Lip: Got a hummer today.
Ian: What's the law on sex with pets?
Steve: Hey, Debbie, why do they call him Lip?
Fiona: His real name's Phillip.
Veronica: (about Steve) How the fuck would I know how much he earns, you twisted dumb prick?
Kevin: I'm not a dumb prick.
Veronica: Kevin, I just met the guy an hour ago.
Kevin: Take back "dumb prick."
Veronica: Hi, nice to meet you, I'm Veronica. What's your pre-tax income?
Steve: Ninety percent of the world's problems are caused by tiny words that come in pairs. I mean, we're healthy and we're happy, but when people ask, we say: "Not bad."
Frank: And a round for all my friends from the UAW.
(Bar patrons cheer)
Kevin: Wow, really?
Frank: Fuck, no.
Lip: (to Steve) Hey, talk out of your ass with that much conviction you end up needing a much bigger toothbrush. That's an anal fact.
(Someone knocks on the door; Lip and Ian scramble to hide)
Lip: Shit. I'm not here. I'm not here.
Ian: You don't know us, Fiona.
Fiona: Oh, what have you done? What have you done?
Linda: (to Kash about his mother) I don't want the cops dragging me out of bed at 4 AM because she's yelling that the CIA is stealing her trash.
Ian: But that happened, didn't it?
Linda: Once, four years ago, yes. But now she's locked in the basement making a helmet out of tinfoil. Enough's enough.
Fiona: (to a passed out Frank) "Good job, Fiona. I don't know how I could do this
without you. Thanks for all your hard work." You're welcome, Dad. My pleasure.
Steve: Your life's not simple, Fiona, and you can't stop it from showing because you're no fake. You're not lost. You don't need finding. This whole city belongs to the Jennas, I'm sick of them.
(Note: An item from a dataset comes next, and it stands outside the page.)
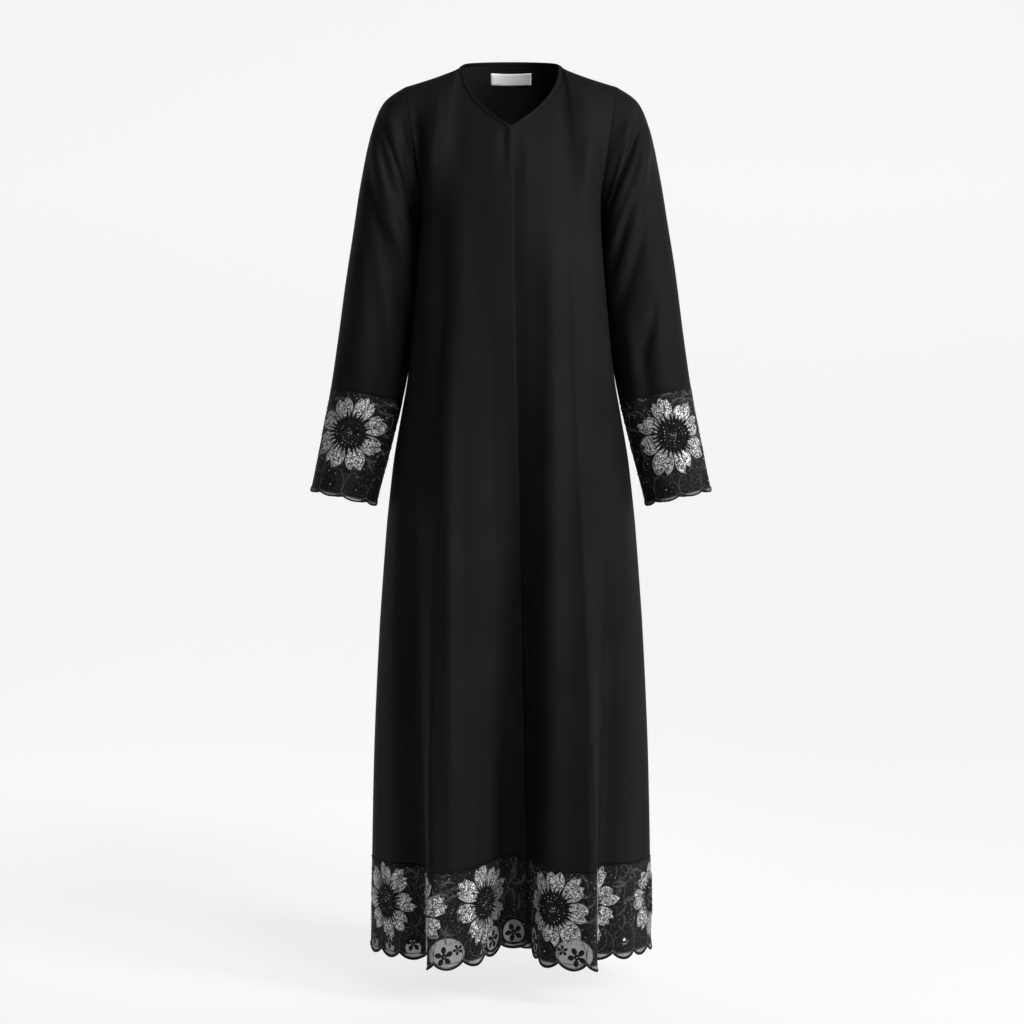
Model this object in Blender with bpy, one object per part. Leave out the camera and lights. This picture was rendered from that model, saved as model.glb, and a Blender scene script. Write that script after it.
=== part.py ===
"""A floor-length abaya with lace cuffs and a lace hem border, filled out as when it is worn.

Blender 4.5 script. Metres, +Z up. The front faces -Y and the wearer's left is +X. The origin lies midway
between the two neck points of the shoulder seams, where a wearer carries the weight of the garment.

The body is a loft between unlike sections: an oval at each height of the figure, which opens into the fluted
plan of the hem. A column keeps the same share of the cloth's width at every height, as a thread of the cloth
does. The sleeves are a loft of leaning rings from the armhole to the cuff. The lace is triangulated flat, as
it is drawn, with its scallops, openings and flowers, and then wrapped on the hem and on the cuffs.
"""

import math

import bmesh
import bpy
import numpy as np
from mathutils import Vector
from mathutils.geometry import delaunay_2d_cdt

# Cloth and seams
CLOTH = 0.0015
LACE = 0.0014
BINDING = 0.0018
LABEL = 0.0010
LABEL_GAP = 0.0005
SEAM_GAP = 0.0003

# Heights on the figure, from the neck points down
UNDERARM_Z = -0.235
FOLDS_START_Z = -0.34
LACE_TOP_Z = -1.2255
HEM_Z = -1.369
FOLD_GROWTH = 1.25
CENTRE_LIFT = 0.013
CENTRE_LIFT_SHARE = 0.10
SIDE_DROP = 0.005

# Neckline, shoulder and armhole
NECK_HALF_WIDTH = 0.0745
NECK_POINT_Z = 0.003
FRONT_NECK_DROP = 0.112
FRONT_NECK_REACH = 0.094
FRONT_NECK_POWER = 2.1
BACK_NECK_RISE = 0.019
BACK_NECK_REACH = 0.056
BINDING_WIDTH = 0.0055
SHOULDER_TIP = (0.165, -0.031)
SHOULDER_SAG = 0.84
NECK_SHARE = 0.5
FRONT_ARMHOLE_DEPTH = 0.062
BACK_ARMHOLE_DEPTH = 0.068
SHOULDER_FULLNESS = 0.068
FRONT_ROUNDNESS = 2.0
BACK_ROUNDNESS = 2.5

# Front overlap, as shares of half the body's width of cloth
OVER_LAP = 0.004
UNDER_LAP = 0.034
UNDER_RAMP = 0.050
UNDER_DEPTH = 0.0024
DRIFT_START_Z = -0.11
EDGE_DRIFT = 0.020

# Label inside the back neck
LABEL_WIDTH = 0.064
LABEL_HEIGHT = 0.0172
LABEL_TOP_Z = 0.004

# Grid
PATCH_ROWS = 9
SKIRT_ROWS = 11
QUARTER_COLUMNS = (11, 8, 8, 10)
TURN_WEIGHT = 0.022
SLEEVE_RINGS_SHOWN = 15
OVAL_POWER = 2.35
HOLLOW_SPREAD = math.radians(20)

# Ovals of the figure: z, half width, front depth, back depth, hollow where the arm lies
OVALS = (
    (-0.235, 0.1520, 0.122, 0.112, 0.0170),
    (-0.300, 0.1585, 0.126, 0.113, 0.0265),
    (-0.370, 0.1640, 0.128, 0.115, 0.0255),
    (-0.460, 0.1680, 0.128, 0.118, 0.0175),
    (-0.530, 0.1710, 0.127, 0.121, 0.0090),
    (-0.610, 0.1765, 0.126, 0.124, 0.0020),
    (-0.705, 0.1840, 0.126, 0.126, 0.0000),
    (-0.860, 0.1945, 0.126, 0.126, 0.0000),
    (-1.080, 0.2060, 0.126, 0.126, 0.0000),
    (-1.374, 0.2120, 0.126, 0.126, 0.0000),
)

# Plan of the hem, anticlockwise from the centre front as seen from above: name, x, y, corner radius
HEM_PLAN = (
    ("centre front valley", 0.014, -0.036, 0.026),
    ("left flute, inner", 0.046, -0.160, 0.024),
    ("left flute, outer", 0.129, -0.180, 0.011),
    ("left flute, foot", 0.121, -0.086, 0.016),
    ("left side, front", 0.172, -0.082, 0.045),
    ("left side", 0.2240, -0.004, 0.070),
    ("left side, back", 0.205, 0.082, 0.030),
    ("left back valley", 0.142, 0.078, 0.020),
    ("left back flute, outer", 0.136, 0.158, 0.024),
    ("left back flute, inner", 0.070, 0.164, 0.026),
    ("left back inner valley", 0.046, 0.086, 0.022),
    ("centre back flute, left", 0.030, 0.168, 0.026),
    ("centre back", 0.000, 0.174, 0.030),
    ("centre back flute, right", -0.034, 0.166, 0.026),
    ("right back inner valley", -0.052, 0.084, 0.022),
    ("right back flute, inner", -0.074, 0.160, 0.026),
    ("right back flute, outer", -0.138, 0.154, 0.024),
    ("right back valley", -0.146, 0.080, 0.020),
    ("right side, back", -0.205, 0.080, 0.030),
    ("right side", -0.2240, -0.006, 0.070),
    ("right side, front", -0.168, -0.082, 0.045),
    ("right flute, foot", -0.120, -0.084, 0.016),
    ("right flute, outer", -0.125, -0.178, 0.011),
    ("right flute, inner", -0.052, -0.150, 0.032),
)
CENTRE_BACK = 12

# Rings of a sleeve: outer x and z, inner x and z, reach to the front and to the back
SLEEVE_RINGS = (
    (0.1650, -0.031, 0.1350, -0.235, 0.062, 0.068),
    (0.1985, -0.0565, 0.1362, -0.243, 0.068, 0.072),
    (0.2180, -0.105, 0.1378, -0.260, 0.071, 0.074),
    (0.2340, -0.180, 0.1345, -0.303, 0.070, 0.073),
    (0.2470, -0.265, 0.1393, -0.353, 0.067, 0.070),
    (0.2590, -0.345, 0.1480, -0.408, 0.064, 0.066),
    (0.2695, -0.423, 0.1580, -0.464, 0.060, 0.062),
    (0.2810, -0.501, 0.1695, -0.522, 0.056, 0.058),
    (0.2960, -0.580, 0.1895, -0.603, 0.053, 0.054),
    (0.3120, -0.661, 0.2110, -0.684, 0.051, 0.052),
)
CUFF_TOP_SHARE = 7 / 9
SLEEVE_LENGTH = 0.62
SLEEVE_RADIUS = 0.060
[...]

I swear, Fiona, you're nothing like anyone I've ever met. You make me want to enjoy my life again.
Lip: (about Ian) Did you make him hard?
Karen: Ever try to play pool with a rope?
Steve: (about Frank) What the hell's he on?
Fiona: Uh, he thinks he bought ecstasy, but the only dealer he gets credit from is a schizophrenic.